• _SOURCE MATERIAL_

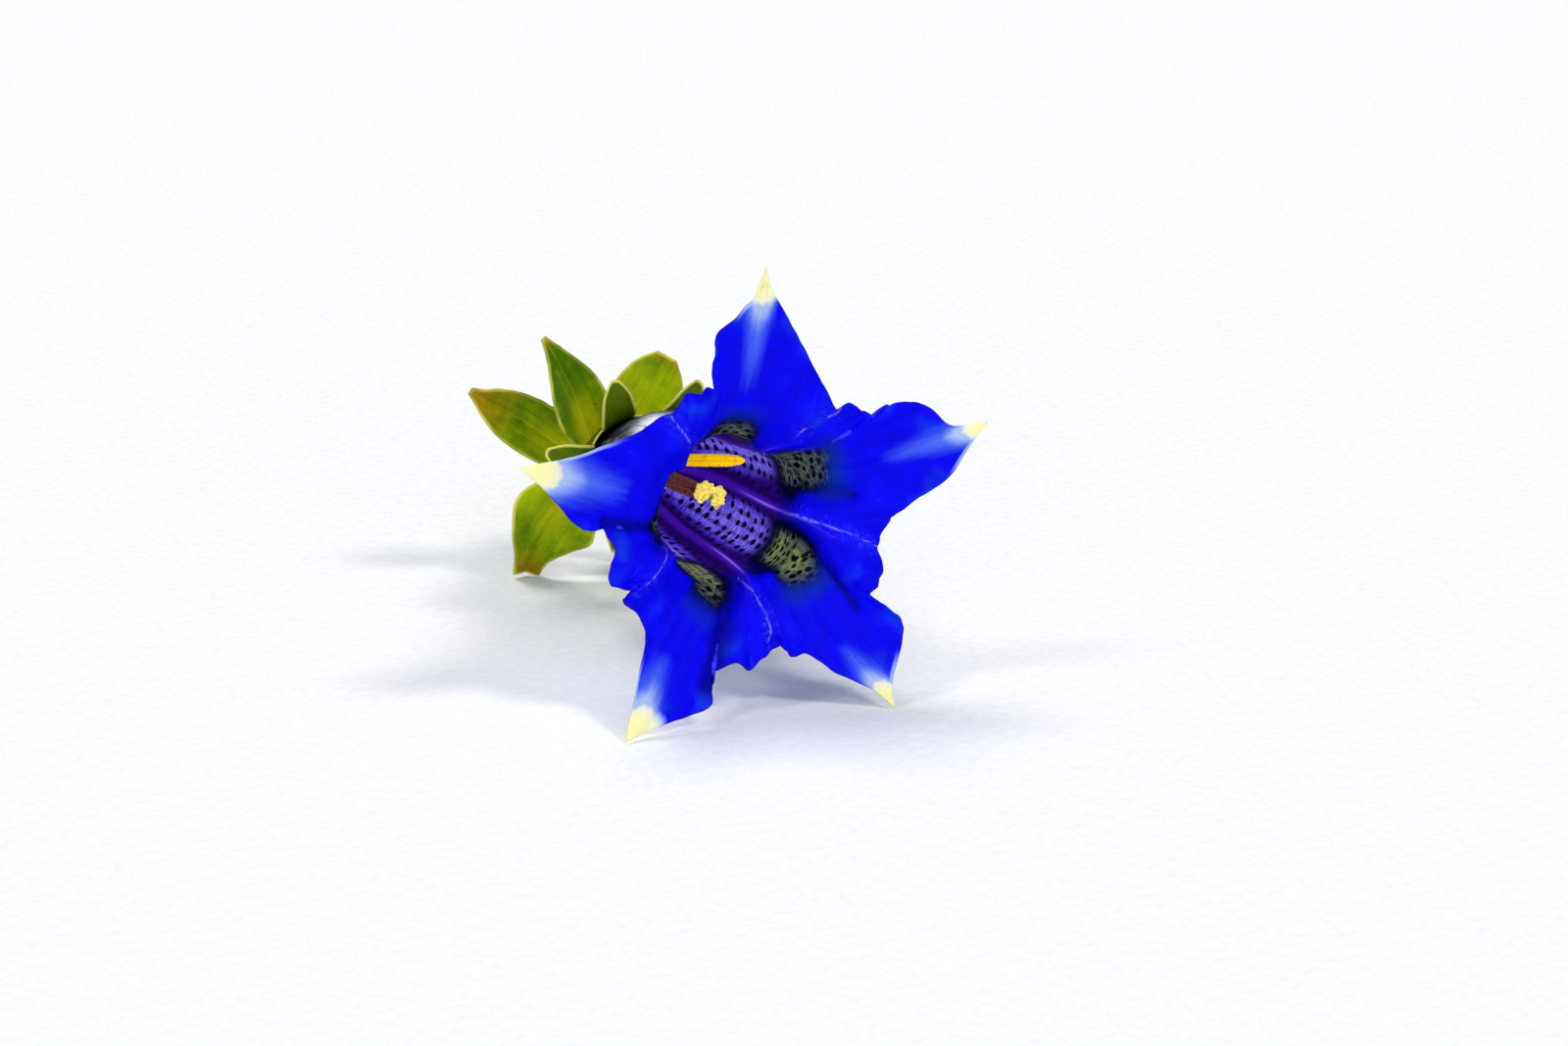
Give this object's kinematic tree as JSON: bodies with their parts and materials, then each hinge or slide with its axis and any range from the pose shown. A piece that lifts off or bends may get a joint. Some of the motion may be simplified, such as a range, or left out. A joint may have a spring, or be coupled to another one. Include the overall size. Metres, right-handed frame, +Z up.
{
  "type": "gentian",
  "caption": "Picked trumpet gentian lying on its side, with a star-shaped mouth, a ribbed tube, a green calyx cup and leaves on a short stem.",
  "frame": {"origin": "on the resting surface, under the middle of the flower's box", "axes": "+Z up, the mouth looks towards -Y and the stem end lies towards +Y, +X to the right as seen from the front"},
  "size_m": [0.0486, 0.058, 0.0456],
  "materials": {
    "petal": "matte",
    "calyx": "satin",
    "leaf": "satin",
    "stem": "satin",
    "anther": "matte",
    "pistil": "matte"
  },
  "bodies": {
    "root": {"corolla": "petal", "calyx": "calyx", "stem": "stem", "leaf_1": "leaf", "leaf_2": "leaf", "leaf_3": "leaf", "leaf_4": "leaf", "leaf_5": "leaf", "leaf_6": "leaf", "stamen_1": "anther", "stamen_2": "anther", "stamen_3": "anther", "stamen_4": "anther", "stamen_5": "anther", "pistil": "pistil"}
  },
  "joints": []
}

• _EXERCISE DESCRIPTION_
Copy down the whole of the data above, matching it exactly.

• _REPLY TO THE EXERCISE_
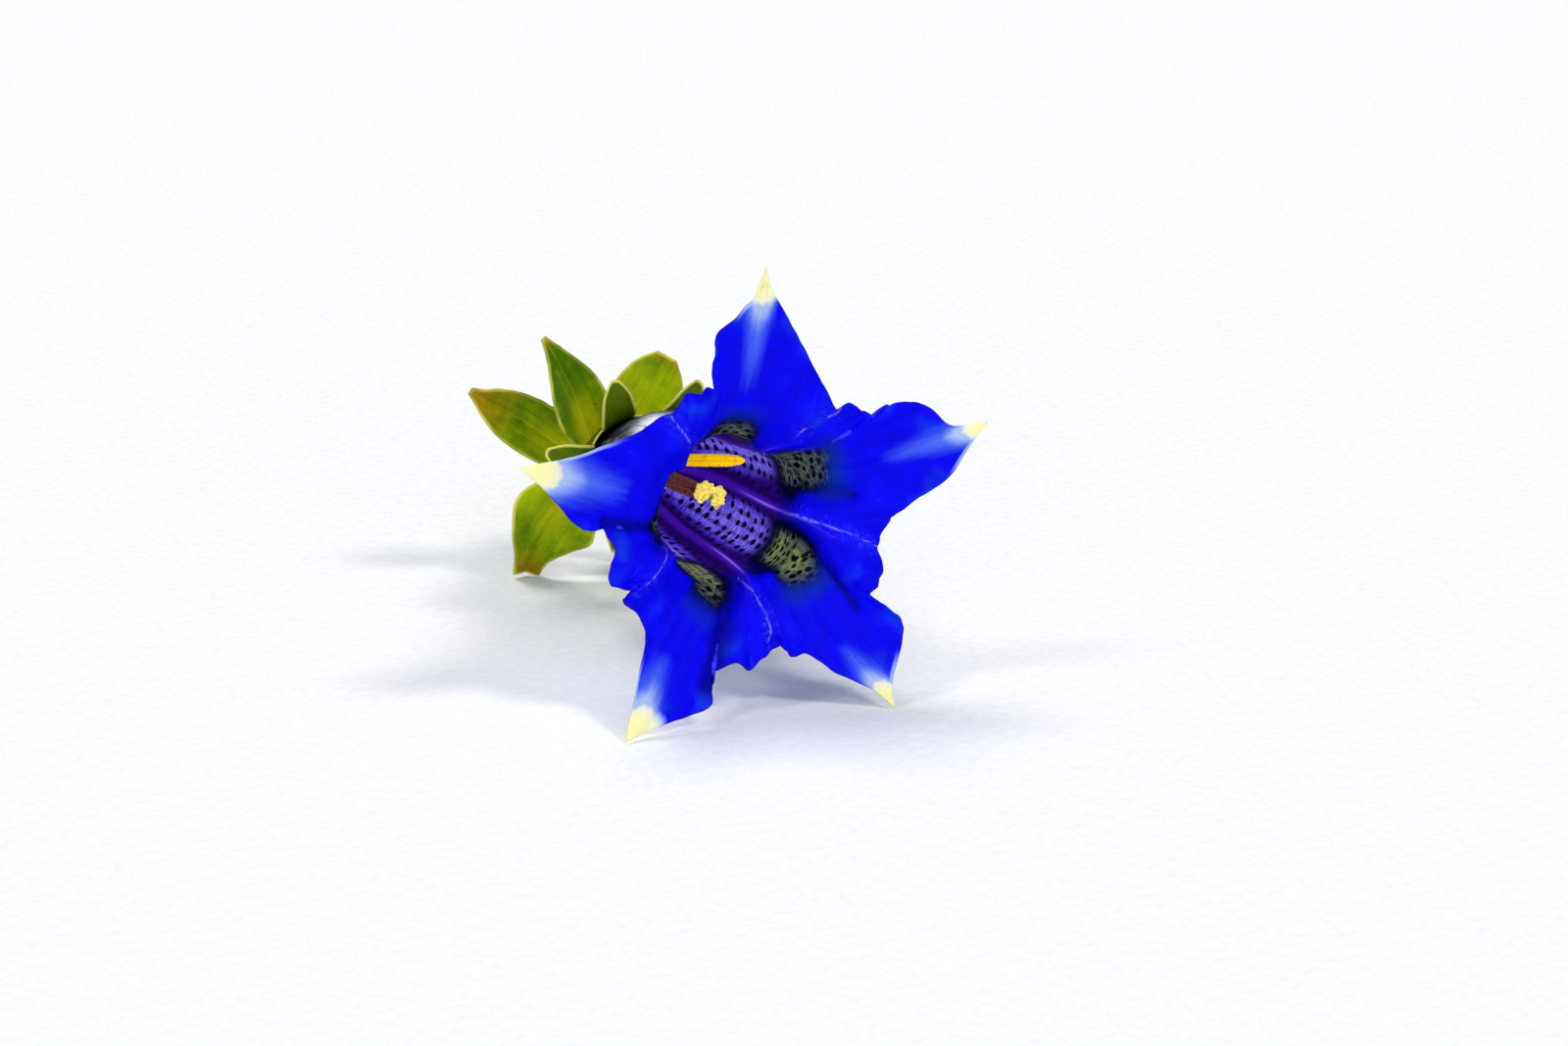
Give this object's kinematic tree as JSON: bodies with their parts and materials, then each hinge or slide with its axis and any range from the pose shown. A piece that lifts off or bends may get a joint. Some of the motion may be simplified, such as a range, or left out. A joint may have a spring, or be coupled to another one. Include the overall size. Metres, right-handed frame, +Z up.
{
  "type": "gentian",
  "caption": "Picked trumpet gentian lying on its side, with a star-shaped mouth, a ribbed tube, a green calyx cup and leaves on a short stem.",
  "frame": {"origin": "on the resting surface, under the middle of the flower's box", "axes": "+Z up, the mouth looks towards -Y and the stem end lies towards +Y, +X to the right as seen from the front"},
  "size_m": [0.0486, 0.058, 0.0456],
  "materials": {
    "petal": "matte",
    "calyx": "satin",
    "leaf": "satin",
    "stem": "satin",
    "anther": "matte",
    "pistil": "matte"
  },
  "bodies": {
    "root": {"corolla": "petal", "calyx": "calyx", "stem": "stem", "leaf_1": "leaf", "leaf_2": "leaf", "leaf_3": "leaf", "leaf_4": "leaf", "leaf_5": "leaf", "leaf_6": "leaf", "stamen_1": "anther", "stamen_2": "anther", "stamen_3": "anther", "stamen_4": "anther", "stamen_5": "anther", "pistil": "pistil"}
  },
  "joints": []
}